22 In El Mourani v Minister for Immigration and Citizenship [2010] FCA 289, Besanko J upheld a decision of the Federal Magistrates Court that the Migration Review Tribunal did not have jurisdiction because an application for review was not accompanied by the prescribed fee as required by s 347(1)(c) of the Migration Act and the fee had not been waived under reg 4.13(4).

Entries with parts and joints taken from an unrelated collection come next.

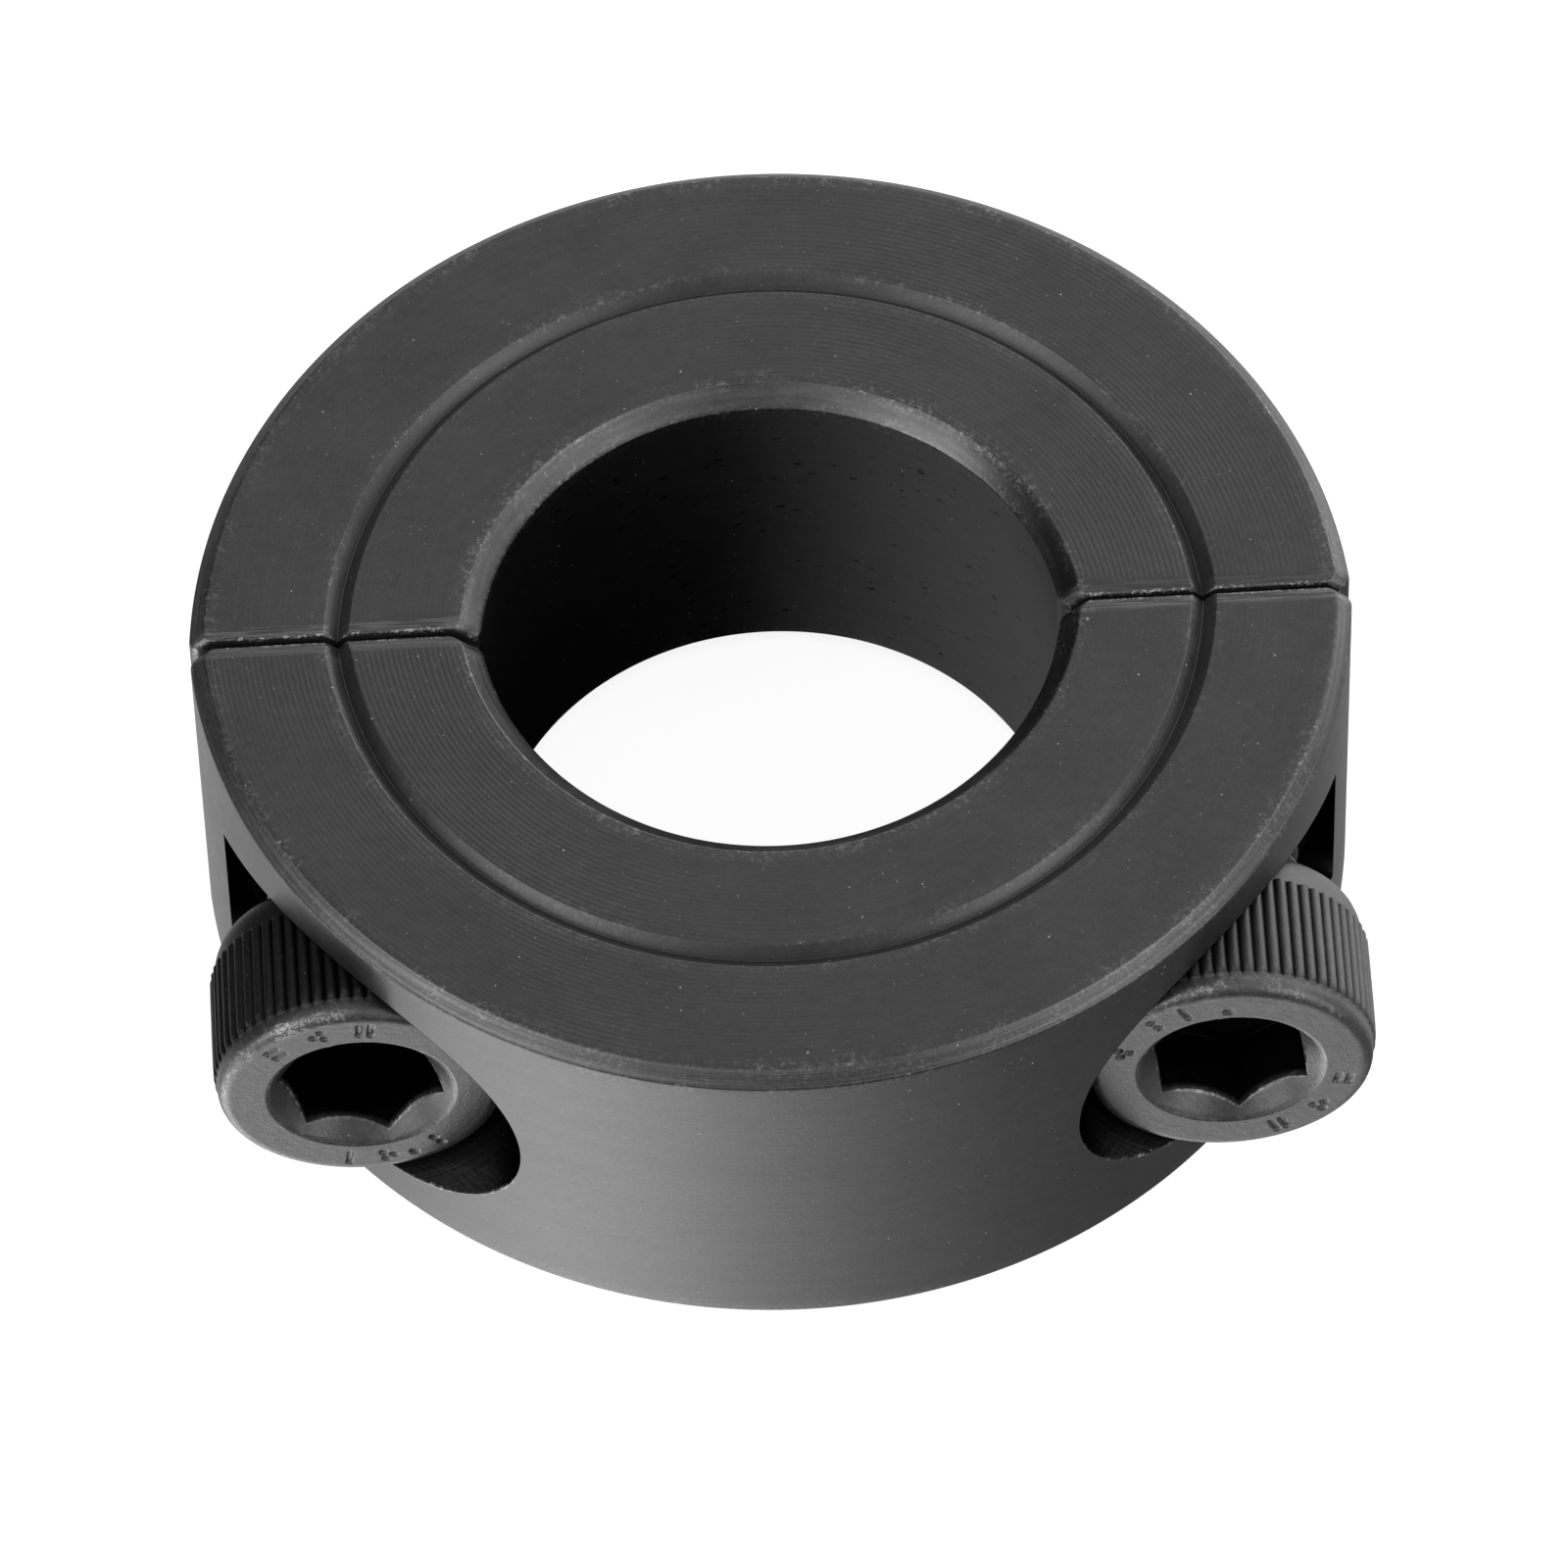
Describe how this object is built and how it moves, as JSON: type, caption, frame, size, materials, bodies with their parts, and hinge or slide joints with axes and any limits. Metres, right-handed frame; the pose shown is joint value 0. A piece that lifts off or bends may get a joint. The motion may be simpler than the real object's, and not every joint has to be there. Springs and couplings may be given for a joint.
{
  "type": "split clamping shaft collar",
  "caption": "Split clamping shaft collar in halves, with a chamfered bore, a turned line on one face and socket head clamp screws in counterbores.",
  "frame": {"origin": "centre of the collar on its lower face, on the split plane between the two halves", "axes": "+Z along the shaft, towards the face with the turned line; the split plane is y = 0; the screw heads face -Y, and +X is to the right seen from the screw heads"},
  "size_m": [0.04, 0.0382, 0.015],
  "materials": {
    "collar_black_oxide": "black oxide over turned steel, lightly oiled, fine concentric tool marks",
    "screw_black_oxide": "black oxide over forged and rolled alloy steel, knurled head"
  },
  "bodies": {
    "rear_half": {"rear_collar_half": "collar_black_oxide"},
    "front_half": {"front_collar_half": "collar_black_oxide"},
    "left_screw": {"left_clamp_screw": "screw_black_oxide"},
    "right_screw": {"right_clamp_screw": "screw_black_oxide"}
  },
  "joints": [
    {"name": "halves_opening", "type": "slide", "parent": "rear_half", "child": "front_half", "axis": [0, -1, 0], "range_m": [0, 0.007]},
    {"name": "left_screw_turn", "type": "hinge", "parent": "front_half", "child": "left_screw", "pos_m": [-0.01485, -0.008, 0.0075], "axis": [0, -1, 0], "range_deg": [0, 2520.5]},
    {"name": "right_screw_turn", "type": "hinge", "parent": "front_half", "child": "right_screw", "pos_m": [0.01485, -0.009, 0.0075], "axis": [0, -1, 0], "range_deg": [0, 2520.5]}
  ],
  "couplings": [
    {"joint": "left_screw_turn", "follows": "halves_opening", "rad_per_m": 6283.2},
    {"joint": "right_screw_turn", "follows": "halves_opening", "rad_per_m": 6283.2}
  ]
}
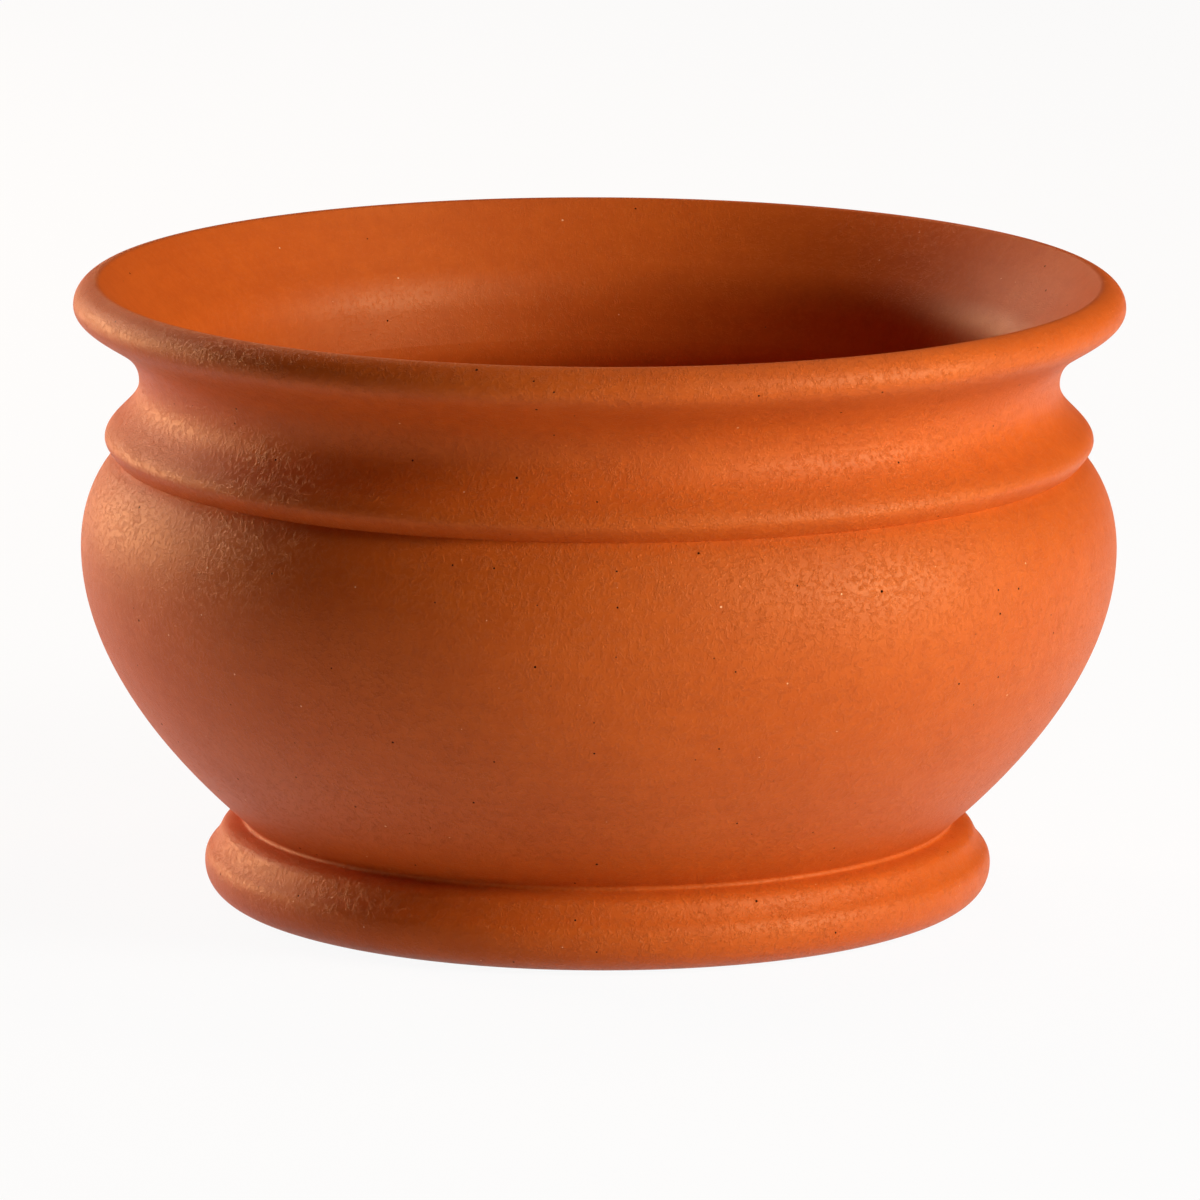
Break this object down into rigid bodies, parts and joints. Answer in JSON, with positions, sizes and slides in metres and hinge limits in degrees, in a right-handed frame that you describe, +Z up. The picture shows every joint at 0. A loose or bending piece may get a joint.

23 In Ong v Minister for Immigration and Citizenship [2010] FCA 1259 an appeal was brought to the Federal Court from a dismissal of an application for judicial review where the Tribunal (in that case the Migration Review Tribunal) had concluded that it did not have jurisdiction because a hearing fee had not been paid and an application for fee waiver had been refused. Justice Marshall held that since the fee had not been paid after refusal of the fee waiver application there was no proper application for the Tribunal to consider. The appellant had been given a reasonable time, in the circumstances, to pay the fee after the rejection of his fee waiver application, but he did not avail himself of that opportunity.
24 The decisions in this line of authority are not plainly wrong. The Tribunal had no jurisdiction.